SIMPSON PAROLE HEARING | Simpson asks parole board to set him free


LOVELOCK, Nev. (AP) — A gray-haired O.J. Simpson pleaded with a Nevada parole board today to set him free after more than eight years in prison for a Las Vegas hotel room heist, insisting – as he has all along – he was only trying to retrieve mementos stolen from him and never meant to hurt anyone.

The former football star, looking trimmer than he has in recent years, walked briskly into the hearing room dressed in jeans, a light-blue prison-issue shirt and sneakers. He laughed at one point as the parole board chairwoman mistakenly gave his age as 90.

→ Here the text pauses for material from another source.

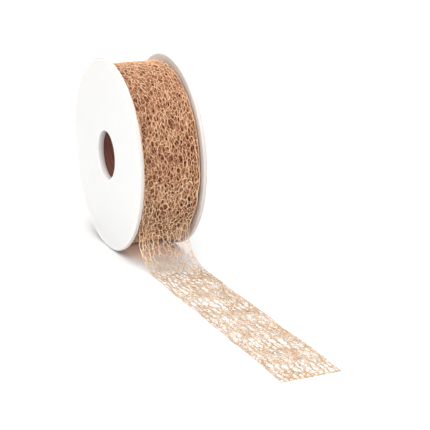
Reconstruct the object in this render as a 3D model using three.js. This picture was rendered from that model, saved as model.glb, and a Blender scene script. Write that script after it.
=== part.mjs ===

Simpson, 70, said he never pointed a gun at anyone nor made any threats during the crime that put him in prison, and he forcefully insisted that nearly all the memorabilia he saw in two dealers' hotel room belonged to him.

"In no way, shape or form did I wish them any harm," he added, saying he later made amends with those in the room.

He said he has spent his time in prison mentoring fellow inmates, often keeping others out of trouble, and believes he has become a better person during his time behind bars. He said he took an alternative-to-violence course in prison.

'I've done my time," he said. "I've done it as well and respectfully as I think anybody can."

A vote in his favor would enable Simpson to get out as early as Oct. 1. By then, he will have served the minimum of his nine-to-33-year armed-robbery sentence.